The need to impose a seizure may disappear if:
- New circumstances have emerged that were not known at the time the seizure was imposed;
- The previously notified suspicion of a criminal offense has been changed;
- The person has compensated for the damage caused, which is exacted under a civil claim, etc.
Property seizure is unjustified if:
- Interference with a person’s property right is disproportionate according to ECHR (European Court of Human Rights) practice;
- The norms of the CPC of Ukraine regulating the application of property seizure are violated;
- The risks that the property seizure is meant to prevent are absent;
- There are no grounds for imposing a seizure;
- The specified property is of no significance to the criminal proceeding, etc.
Consequently, it should be summarized that quite a few cases can serve as grounds for satisfying the motion, and correspondingly, for cancelling the property seizure.
Challenging an Illegal Seizure
Appeal complaint and court practice Filing a motion to cancel a property seizure is not the only option for defending a person’s rights. Apart from submitting the specified motion, the seizure can also be challenged in an appellate court, but with certain specificities.
The deadline for submitting an appeal complaint to challenge a property seizure is 5 days from the moment of its announcement.
After analyzing the norms of the CPC of Ukraine, as well as the relevant court practice, it should be pointed out that a court ruling on property seizure or refusal thereof, rendered during trial proceedings in the court of first instance before the adoption of certain court decisions, is not subject to a separate appellate challenge. This position was supported by the Joint Chamber of the Criminal Cassation Court of the Supreme Court in its resolution dated October 24, 2024, in case No. 456/3303/21.
Thus, in accordance with the above, during trial proceedings, an appeal against a ruling on property seizure or refusal thereof is possible only together with the verdict in the case.
The situation is different regarding the challenge of an investigating judge’s ruling on property seizure or refusal thereof, rendered during a pre-trial investigation. The provisions of Clause 9, Part 1, Article 309 of the CPC of Ukraine expressly allow challenging the ruling in question through an appellate procedure. At the same time, the issue of the possibility of an appellate challenge of an investigating judge’s ruling on the cancellation of property seizure or refusal of such cancellation remains debatable.
In a ruling dated January 23, 2024, in case No. 569/19829/21, the Criminal Cassation Court within the Supreme Court noted that despite the fact that appealing rulings on the cancellation of property seizure or refusal of such cancellation is not directly provided for by Clause 9, Part 1, Article 309 of the CPC of Ukraine, this does not mean the legislator established a ban on the appeal in question. Given that an investigating judge’s ruling on cancelling a property seizure or refusing such cancellation leads to similar legal consequences as a ruling on property seizure or refusal of property seizure, the court emphasized that the cited provision of the CPC of Ukraine provides for the appellate challenge of such rulings as well.

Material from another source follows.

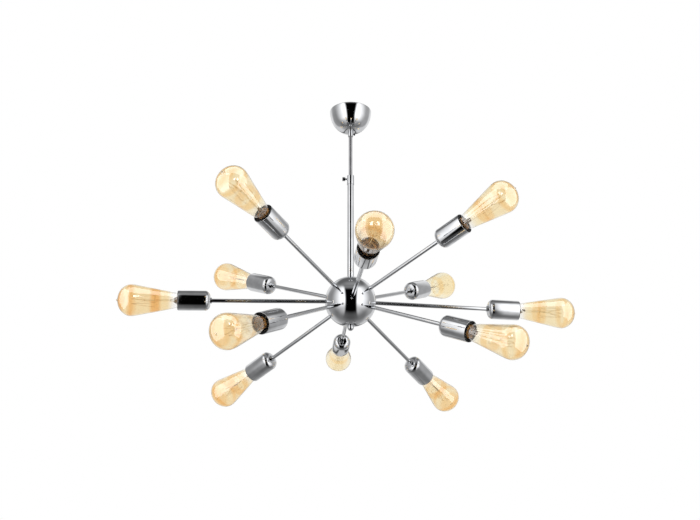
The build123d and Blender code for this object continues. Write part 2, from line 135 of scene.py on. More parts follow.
camera = bpy.data.objects.new("camera", bpy.data.cameras.new("camera"))
bpy.context.scene.collection.objects.link(camera)
camera.data.sensor_width = 36.0
camera.data.lens = FOCAL_PIXELS * camera.data.sensor_width / PICTURE_WIDTH
camera.location = HUB + direction(CAMERA_AZIMUTH, CAMERA_RISE) * CAMERA_DISTANCE
tip_up = math.degrees(math.atan(BALL_BELOW_MIDDLE / FOCAL_PIXELS))
turn_left = math.degrees(math.atan(BALL_RIGHT_OF_MIDDLE / FOCAL_PIXELS))
aim = -direction(CAMERA_AZIMUTH + turn_left, CAMERA_RISE - tip_up)
camera.rotation_euler = aim.to_track_quat("-Z", "Y").to_euler()
bpy.context.scene.camera = camera
print("lens", round(camera.data.lens, 2), "mm, tipped up", round(tip_up, 2), "degrees")

# %% [markdown]
# ## Formulas as nodes
#
# Both the studio light and the finishes need small sums: a brightness that depends on an angle, an amber
# tint that depends on a height. In Blender such a sum is a chain of Math nodes. Small helpers keep the
# chains readable: one makes a single sum, one a soft ramp between two values, and one is 1 in a range only.

# %% Node helpers
def put(tree, socket, value):
    """Types a plain value into a socket, or links one that comes from another node."""
    if isinstance(value, bpy.types.NodeSocket):
        tree.links.new(value, socket)
    else:
        socket.default_value = value


def sum_node(tree, operation, first, second=0.0):
    """One Math node. Each input is a plain value or comes from another node."""
    node = tree.nodes.new("ShaderNodeMath")
    node.operation = operation
    put(tree, node.inputs[0], first)
    put(tree, node.inputs[1], second)
    return node.outputs[0]


def ramp(tree, value, start, end, low=0.0, high=1.0):
    """Goes softly from low to high while the value goes from start to end."""
    node = tree.nodes.new("ShaderNodeMapRange")
    node.interpolation_type = "SMOOTHSTEP"
    for socket, number in zip(node.inputs, (value, start, end, low, high)):
        put(tree, socket, number)
    return node.outputs[0]


def inside(tree, value, start, end, soft):
    """1 between start and end, 0 outside, with soft edges."""
    rise = ramp(tree, value, start - soft, start + soft)
    fall = ramp(tree, value, end - soft, end + soft, 1.0, 0.0)
    return sum_node(tree, "MULTIPLY", rise, fall)


print("helpers:", put.__name__, sum_node.__name__, ramp.__name__, inside.__name__)

# %% [markdown]
# ## Light for each kind of ray
#
# A product photograph on white needs light that differs from what the camera sees. Blender can tell rays
# apart by their kind: a ray that comes straight from the camera, or through the glass, sees a plain white
# world, and a ray that left a matt surface gets an even soft light. What polished metal mirrors is built
# further down, as a room of its own.

# %% World
SOFT_LIGHT = 0.85

world = bpy.data.worlds.new("studio")
bpy.context.scene.world = world
world.use_nodes = True
world.cycles.sampling_method = "NONE"
sky = world.node_tree
sky.nodes.clear()
matt = sky.nodes.new("ShaderNodeLightPath").outputs["Is Diffuse Ray"]
background = sky.nodes.new("ShaderNodeBackground")
background.inputs["Color"].default_value = (1, 1, 1, 1)
sky.links.new(ramp(sky, matt, 0.0, 1.0, 1.0, SOFT_LIGHT), background.inputs["Strength"])
sky.links.new(background.outputs[0], sky.nodes.new("ShaderNodeOutputWorld").inputs["Surface"])
bpy.context.scene.view_settings.view_transform = "Standard"
print("white world, matt surfaces get", SOFT_LIGHT)

# %% [markdown]
# ## Panels for the glass
#
# Glass mirrors less than a tenth of what stands around it, so a panel that looks white in chrome hardly
# shows on a lamp. A photographer helps with stronger lights. Here one large panel stands at each side, one
# hangs above and two small ones give the glints. They are linked to the glass alone, so that the chrome
# keeps its dark lines, and they are hidden from the camera itself. A light's power says little about how
# bright its face is, so each panel is given by its brightness, and its power follows from its area.

# %% Area lights for the glass
PANEL_DISTANCE = 1.0
GLASS_PANELS = (
    # name, turn from the camera, rise, width, height, brightness
    ("left", -62.0, 0.0, 1.3, 1.7, 2.9),
    ("right", 62.0, 0.0, 1.3, 1.7, 2.9),
    ("above", 0.0, 62.0, 1.6, 0.9, 2.9),
    ("glint_left", -5.0, 12.0, 0.13, 0.20, 10.0),
    ("glint_right", 13.0, 12.0, 0.13, 0.20, 10.0),
)
glass_pieces = bpy.data.collections.new("glass_pieces")
for name, turned, raised, width, height, brightness in GLASS_PANELS:
    light = bpy.data.lights.new(f"glass_panel_{name}", "AREA")
    light.shape = "RECTANGLE"
    light.size, light.size_y = width, height
    light.energy = brightness * math.pi * width * height
    panel = bpy.data.objects.new(light.name, light)
    bpy.context.scene.collection.objects.link(panel)
    out = direction(CAMERA_AZIMUTH + turned, raised)
    panel.location = HUB + out * PANEL_DISTANCE
    panel.rotation_euler = out.to_track_quat("Z", "Y").to_euler()
    panel.visible_camera = panel.visible_transmission = panel.visible_diffuse = False
    panel.light_linking.receiver_collection = glass_pieces
    print(panel.name, round(light.energy, 1), "W")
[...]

However, in the resolution of the Joint Chamber of the Criminal Cassation Court within the Supreme Court dated May 20, 2024, in case No. 712/191/23, and the resolution of the Third Judicial Chamber of the Criminal Cassation Court within the Supreme Court dated December 03, 2025, in case 205/8372/15, the opposite position is presented. Courts come to the conclusion that an investigating judge’s ruling on the cancellation of property seizure or refusal of such cancellation is not subject to appellate challenge, because the possibility of such an appeal is not directly provided for by the CPC of Ukraine.
When is a Lawyer’s Help Needed?
Complex cases In some situations, the procedure for cancelling or appealing a property seizure in criminal proceedings is legally complex and requires qualified expert assistance. Such cases are not typical, which means an action plan must be developed down to the smallest detail.
One of the most common complex situations is the seizure of property belonging to a person who is not a suspect, accused, or convicted. In such a case, the seizure is imposed on property recognized as physical evidence. Here, it is crucial to properly substantiate the property owner’s position and prove the absence of a connection to the criminal proceeding.
Cases where a seizure is imposed on corporate rights, bank accounts, or enterprise property are also complex. Such restrictions can effectively paralyze a business’s operations, and the procedure for appealing them often requires a detailed analysis of the investigating judge’s ruling, the materials of the criminal proceedings, and the correct application of the norms of criminal procedural legislation.
Situations where property is seized to ensure confiscation present a separate difficulty, as there is a risk of losing the property forever. In such cases, a lawyer helps formulate a legal position proving the absence of grounds for restricting the property right.
How does a lawyer speed up the lifting of the seizure? Sometimes the procedure for lifting a property seizure can drag on for a very long time due to the workload and lack of interest of the courts. A professional lawyer can significantly speed up the procedure for cancelling a property seizure through the right procedural tactics and experience working with criminal proceedings.
First of all, the lawyer conducts a detailed analysis of the property seizure ruling and checks whether the requirements of criminal procedural legislation were met during its issuance. Often, a seizure is imposed in violation of the procedure or without sufficient justification. In such cases, a well-prepared motion to cancel the seizure can significantly increase the chances of a positive court decision.
In addition, to lift a property seizure, a lawyer collects and submits the necessary evidence to the court: documents confirming ownership rights, the legality of the property’s origin, and the absence of risks of its concealment or alienation. A properly prepared package of evidence allows the court to consider the issue faster and make a decision to lift the seizure.
Another important factor is proper communication with the court and the prosecution. An experienced lawyer knows which procedural tools to use – filing motions, appeals, or additional explanations. This helps avoid dragging out the process and effectively protects the owner’s right to the property.